§ What is being asked
Reproduce exactly the lines below from the one containing "Write part 2" through the one containing "const pullHinge = SLIDER_THICKNESS", including both, and nothing else.

§ Source records
──────────
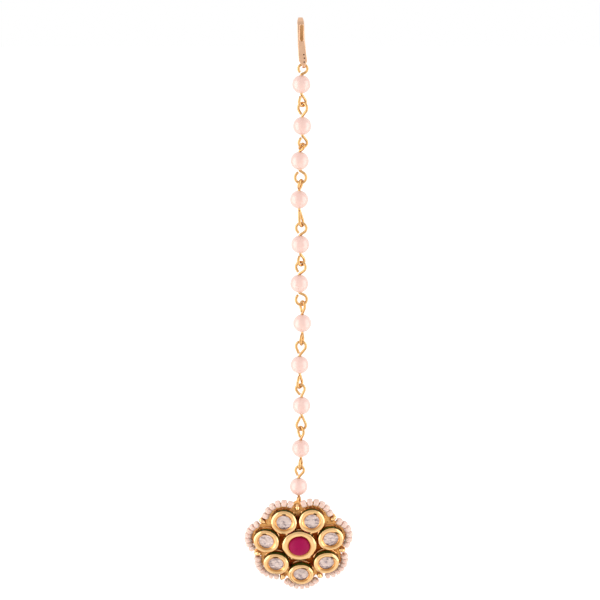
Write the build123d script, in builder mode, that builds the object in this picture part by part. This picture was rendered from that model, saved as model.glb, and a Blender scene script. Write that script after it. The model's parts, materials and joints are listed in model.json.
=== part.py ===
"""A maang tikka: a hair hook, a chain of pearls on eye pins, and a seven-lobed pearl-edged drop.

Millimetres, +Z up. The piece hangs as it does from a stand: the origin is the inside top of the
hook's bend, the chain falls along -Z under it, and -Y is the front that the stones face.
"""

import os
from math import asin, atan2, cos, degrees, radians, sin, sqrt

from build123d import *

# ---- driving dimensions -----------------------------------------------------------------------

# hook: one pressed strip
STRIP_THICK = 0.5
STRIP_STOCK = 4.0  # half width of the stock that the strip's outline is cut from
CUT_DEPTH = 8.0  # a cut this deep goes right through any piece
BEND_INNER = 2.6  # inside radius of the bend that goes over the hair or the parting wire
EYE_INNER = 0.55  # inside radius of the rolled eye
EYE_ROLL = 280.0  # degrees of roll, which leaves the eye a little open
EYE_HEIGHT = -12.2  # height of the eye's centre
RETURN_LEG = 5.0  # straight part of the leg behind
KICK_RADIUS = 4.0  # the leg's tip turns outwards, so that it slides over hair
KICK_TURN = 22.0
SLOT_WIDTH = 0.95
SLOT_TOP, SLOT_BOTTOM = -1.6, -6.0
SLOT_X = 0.46
DIMPLE_DIAMETER = 0.4
# the three punched dimples, half through the strip: x, and how far up the shank from the eye
DIMPLES = [(0.92, 3.05), (1.08, 2.07), (1.02, 0.95)]
# front outline of the strip: height, left edge, right edge
STRIP_OUTLINE = [
    (0.9, -0.20, 0.15),
    (0.45, -0.45, 0.42),
    (0.1, -0.68, 0.70),
    (-0.8, -0.86, 0.98),
    (-2.0, -0.84, 1.06),
    (-6.0, -0.72, 1.22),
    (-9.0, -0.62, 1.60),
    (-11.2, -0.45, 1.90),
    (-12.0, 0.10, 1.55),
    (-12.35, 0.48, 1.32),
    (-14.0, 0.48, 1.32),
]

# chain: pearls on eye pins
WIRE = 0.75
PEARL = 5.0
BORE_CLEARANCE = 0.05
LOOP_START = 0.15  # the wire bends this far outside the pearl
LOOP_END_GAP = 0.62  # the cut end of a loop stops this far from the bend
LINK_GAP = 0.05  # air between two linked wires
HOOK_LINK_GAP = 0.10

# one row for each pearl and its pin, from the hook down:
# pearl_x is the pearl's offset, reach is pearl centre to the far wire of a loop, width is across
# the loop between wire centres, turn is the loop's plane about the vertical (0 faces the front),
# and link_x is where the next link hangs
PIN_COLUMNS = (
    "pearl_x",
    "upper_reach",
    "upper_width",
    "upper_turn",
    "lower_reach",
    "lower_width",
    "lower_turn",
    "link_x",
)
PIN_ROWS = [
    (0.25, 5.30, 2.4, 0, 5.90, 2.1, 30, 0.70),
    (0.50, 6.25, 2.8, -34, 5.80, 2.3, 16, 0.80),
    (-0.20, 4.60, 1.8, -54, 6.10, 3.0, 0, 0.25),
    (-0.35, 5.40, 2.4, 70, 7.40, 2.3, 66, 0.45),
    (-0.05, 5.90, 2.8, -5, 5.85, 2.4, 46, 0.40),
    (-0.30, 5.95, 2.8, -22, 5.90, 3.0, 8, 0.70),
    (0.50, 6.15, 2.5, -62, 6.05, 2.4, 73, 0.35),
    (-0.20, 6.60, 2.7, -3, 6.55, 2.4, 58, -0.15),
    (0.30, 6.00, 2.4, -8, 7.00, 2.6, 8, 0.20),
    (0.10, 6.20, 2.6, -56, 6.05, 2.4, 74, 0.00),
    (-0.50, 5.90, 2.3, 0, 5.25, 2.1, 74, -0.45),
]

# drop: a shallow dome, seven lobes round a middle setting
PENDANT_TILT = 15.05  # the face leans down at rest, because it hangs from a ring behind it
PENDANT_ROLL = 2.8  # and it hangs a little turned on its face
RING_UP = 12.0  # ring's bar above the face's centre
RING_BACK = 3.4  # behind it
RING_LEFT = 0.15  # and left of it
RING_LINK_GAP = 0.10
RING_WIRE = 0.6
RING_WIDTH = 2.4
RING_CORNER = 0.48  # radius of the ring's bends, on the wire's centre
RING_FOOT = 1.0  # the ring's feet are soldered on this much nearer the middle than its bar
LOBES = 7
DOME_RADIUS = 70.0
PLATE_THICK = 0.8
# how far each of the seven settings stands from the middle, from the lobe left of the top,
# anticlockwise from the front
LOBE_CIRCLES = (8.85, 9.30, 8.60, 9.20, 9.25, 9.05, 8.85)
LOBE_PLATE = 4.45  # plate radius round each setting
MIDDLE_PLATE = 10.0  # and round the middle one, under the feet of the seven
# how far out the balls are soldered at the junctions of the lobes, from the top one round
GRANULE_CIRCLES = (11.0, 12.7, 12.2, 12.2, 12.2, 12.2, 12.5)
GRANULE = 1.64
GRANULE_LIFT = 0.45
# a tab of the plate fills the gap between two strings of small pearls: radius, half width
TAB_OUTLINE = [(9.5, 1.40), (11.7, 1.35), (13.3, 0.38)]
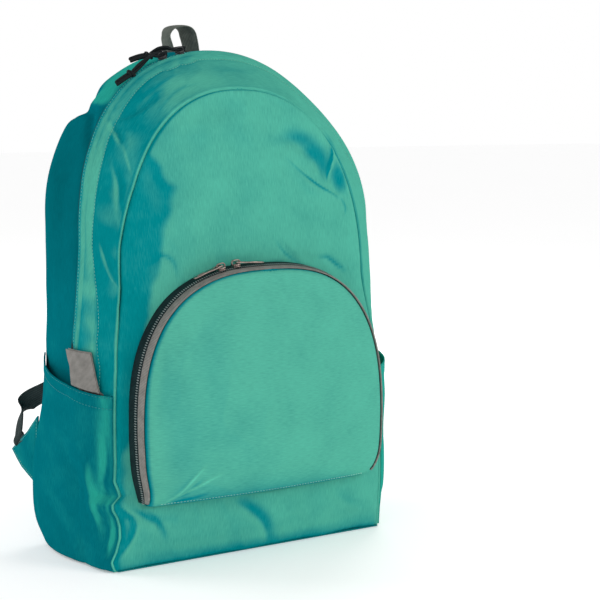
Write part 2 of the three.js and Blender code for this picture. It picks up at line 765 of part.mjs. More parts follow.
// A slider: its body lies on the chain, with a bridge over the middle that runs along the zip
function sliderGeometry() {
  const outline = roundedRectangle(new THREE.Shape(), -SLIDER_LENGTH / 2, -SLIDER_WIDTH / 2,
    SLIDER_LENGTH / 2, SLIDER_WIDTH / 2, SLIDER_WIDTH / 4);
  const body = plate(outline, SLIDER_THICKNESS).translate(0, 0, SLIDER_THICKNESS / 2);
  const outlineIn = (inset, foot) => {
    const half = BRIDGE_LENGTH / 2 - inset;
    const top = BRIDGE_HEIGHT - inset;
    const rise = BRIDGE_HEIGHT / 2;
    const corners = [[half, foot], [half, rise], [half - rise / 2, top], [rise / 2 - half, top], [-half, rise], [-half, foot]];
    return corners.map(([x, y]) => new THREE.Vector2(x, y));
  };
  const arch = new THREE.Shape(outlineIn(0, -SLIDER_THICKNESS / 2));
  arch.holes.push(new THREE.Path(outlineIn(BRIDGE_WIRE, 0)));
  const bridge = plate(arch, BRIDGE_WIDTH).rotateX(Math.PI / 2).translate(0, 0, SLIDER_THICKNESS);
  return fused(body, bridge);
}

// Where a pull's crossbar lies under the bridge, above the slider's seat
const pullHinge = SLIDER_THICKNESS + PULL_THICKNESS / 2 + PULL_CLEARANCE;

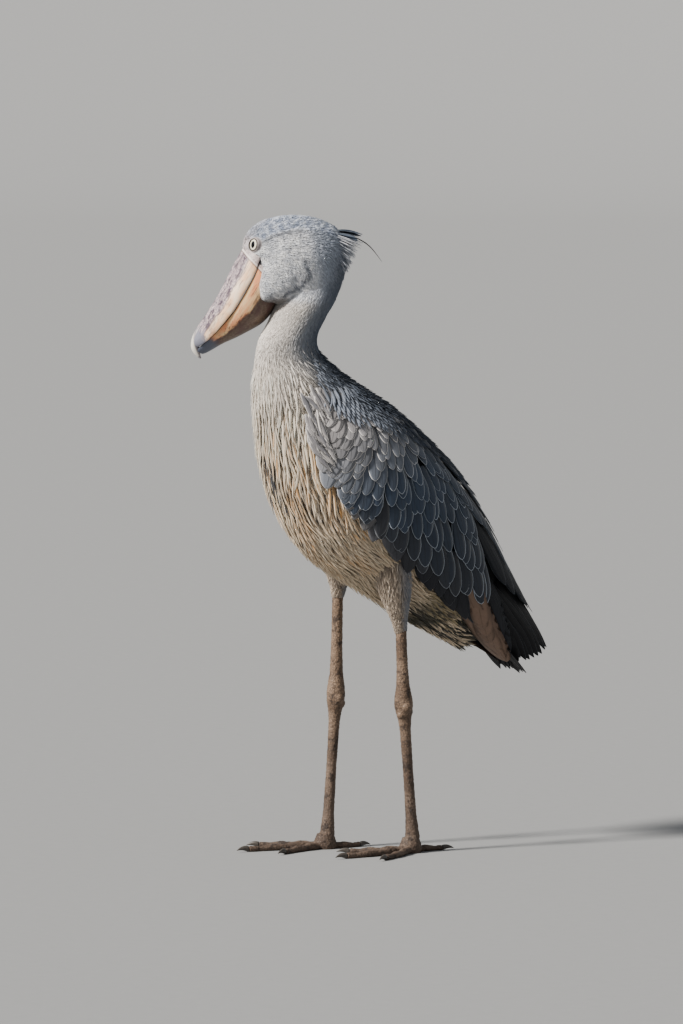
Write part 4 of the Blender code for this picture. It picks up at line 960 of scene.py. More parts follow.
def feather_look(name, rim_from, rim_to, shaft_tone, barbs, root_shade=0.7, roughness=0.8, sheen=0.15):
    """Barbs slanting off a fine shaft, a rim of another tone as wide as rim_from to rim_to in
    millimetres, painted shade darkening each feather towards its root, and uneven wear from feather to feather."""
    made, tree, shader = new_material(name, roughness, 0.2)
    shader.inputs["Sheen Weight"].default_value = sheen
    shader.inputs["Sheen Roughness"].default_value = 0.6
    spot = node(tree, "ShaderNodeUVMap")
    spot.uv_map = "vane"
    parts = node(tree, "ShaderNodeSeparateXYZ", Vector=spot.outputs[0])
    across = maths(tree, "MULTIPLY", maths(tree, "ABSOLUTE", maths(tree, "SUBTRACT", parts.outputs[0], 0.5)), 2.0)
    along = parts.outputs[1]
    wear = noise(tree, node(tree, "ShaderNodeTexCoord").outputs["Object"], 130, 4)
    slant = maths(tree, "ADD", maths(tree, "MULTIPLY", along, barbs), maths(tree, "MULTIPLY", across, -barbs * 0.12))
    barb_line = maths(tree, "SINE", maths(tree, "MULTIPLY", maths(tree, "ADD", slant, maths(tree, "MULTIPLY", wear, 3.0)), 6.283))
    gap = maths(tree, "ADD", attribute(tree, "from_edge", "Fac"), maths(tree, "MULTIPLY", maths(tree, "SUBTRACT", wear, 0.5), rim_to * 0.8))
    edge = maths(tree, "MULTIPLY", maths(tree, "SUBTRACT", 1.0, ramp(tree, gap, rim_from, rim_to)), attribute(tree, "rim", "Alpha"))
    colour = mixed(tree, edge, attribute(tree, "tint"), attribute(tree, "rim"))
    shade = maths(tree, "ADD", 0.82, maths(tree, "ADD", maths(tree, "MULTIPLY", wear, 0.36), maths(tree, "MULTIPLY", barb_line, 0.05)))
    # Painted shade: each feather is darkened towards its root, where the feathers lying over it would shade it.
    shade = maths(tree, "MULTIPLY", shade, maths(tree, "ADD", root_shade, maths(tree, "MULTIPLY", ramp(tree, along, 0.1, 0.8), 1.06 - root_shade)))
    colour = mixed(tree, 1.0, colour, node(tree, "ShaderNodeCombineColor", _0=shade, _1=shade, _2=shade).outputs[0], "MULTIPLY")
    shaft = maths(tree, "SUBTRACT", 1.0, ramp(tree, across, 0.03, 0.10))
    tree.links.new(mixed(tree, shaft, colour, mixed(tree, 1.0, colour, (shaft_tone,) * 3, "MULTIPLY")), shader.inputs["Base Color"])
    bumped(tree, shader, maths(tree, "ADD", maths(tree, "MULTIPLY", barb_line, 0.35), maths(tree, "MULTIPLY", shaft, 1.5)), 0.35, 0.0006)
    return made


def dress(piece, look):
    piece.data.materials.append(look)
    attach(piece, "root")


def beside_bill(point):
    """True where a root would stand in the horn or against it."""
    for tree in bill_trees:
        near, way, _, gap = tree.find_nearest(Vector(point))
        if (Vector(point) - near).dot(way) < 0.0006:
            return True
    return False


HEAD_COUNT = 22200
i = np.arange(HEAD_COUNT)
fall = 1 - 2 * (i + 0.5) / HEAD_COUNT
ways = np.stack([np.sqrt(1 - fall ** 2) * np.cos(i * GOLDEN), fall, np.sqrt(1 - fall ** 2) * np.sin(i * GOLDEN)], -1)
middle = head_place(0.0, SKULL_FORWARD, SKULL_HEIGHT)
ways = ways[:, :1] * HEAD_AHEAD + ways[:, 1:2] * HEAD_LEFT + ways[:, 2:] * np.array((0, 0, 1.0))
roots = []
for way in ways:
    hit = skin_tree.ray_cast(Vector(middle + way * 0.14), Vector(-way))[0]
    roots.append(hit if hit else middle)
roots = np.array(roots)
left, ahead, up = head_local(roots)
keep = (up > -0.112) & (np.linalg.norm(roots - middle, axis=1) > 0.03) & (np.linalg.norm(roots - middle, axis=1) < 0.125)
keep &= np.array([not beside_bill(root) for root in roots])
bare_top = 0.051 - 0.021 * (1 - blend_in(0.010, 0.028, np.abs(left)))
keep &= (ahead - 0.25 * np.abs(left) + 0.45 * (up - 0.03) < 0.0765) | (up < -0.02) | (up > bare_top + draw.normal(0, 0.0025, len(up)))
for side in (1, -1):
    centre, outward, upward, sideways = eye_seat(side)
    away = roots - centre
    reach = np.hypot(away @ sideways / 1.10, away @ upward)
    keep &= (reach > 0.0134) | (away @ outward < 0) | (away @ outward > 0.03)
roots, left, ahead, up = roots[keep], left[keep], ahead[keep], up[keep]
back = blend_in(-0.09, 0.05, -ahead)
fluff = blend_in(0.03, 0.09, -ahead) * blend_in(-0.06, 0.0, up)
lies = -HEAD_AHEAD + np.array((0, 0, -1.0)) * (0.15 + 1.5 * back * blend_in(-0.02, 0.06, 0.04 - up))[:, None]
lies += draw.normal(0, 0.12, lies.shape) + 0.22 * np.stack([mottle(roots, 40, seed) for seed in (11, 12, 13)], -1) * blend_in(-0.05, 0.03, -ahead)[:, None]
size = 0.42 + 0.50 * blend_in(-0.085, 0.0, -ahead) + 0.35 * fluff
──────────
§ Task result
Write part 2 of the three.js and Blender code for this picture. It picks up at line 765 of part.mjs. More parts follow.
// A slider: its body lies on the chain, with a bridge over the middle that runs along the zip
function sliderGeometry() {
  const outline = roundedRectangle(new THREE.Shape(), -SLIDER_LENGTH / 2, -SLIDER_WIDTH / 2,
    SLIDER_LENGTH / 2, SLIDER_WIDTH / 2, SLIDER_WIDTH / 4);
  const body = plate(outline, SLIDER_THICKNESS).translate(0, 0, SLIDER_THICKNESS / 2);
  const outlineIn = (inset, foot) => {
    const half = BRIDGE_LENGTH / 2 - inset;
    const top = BRIDGE_HEIGHT - inset;
    const rise = BRIDGE_HEIGHT / 2;
    const corners = [[half, foot], [half, rise], [half - rise / 2, top], [rise / 2 - half, top], [-half, rise], [-half, foot]];
    return corners.map(([x, y]) => new THREE.Vector2(x, y));
  };
  const arch = new THREE.Shape(outlineIn(0, -SLIDER_THICKNESS / 2));
  arch.holes.push(new THREE.Path(outlineIn(BRIDGE_WIRE, 0)));
  const bridge = plate(arch, BRIDGE_WIDTH).rotateX(Math.PI / 2).translate(0, 0, SLIDER_THICKNESS);
  return fused(body, bridge);
}

// Where a pull's crossbar lies under the bridge, above the slider's seat
const pullHinge = SLIDER_THICKNESS + PULL_THICKNESS / 2 + PULL_CLEARANCE;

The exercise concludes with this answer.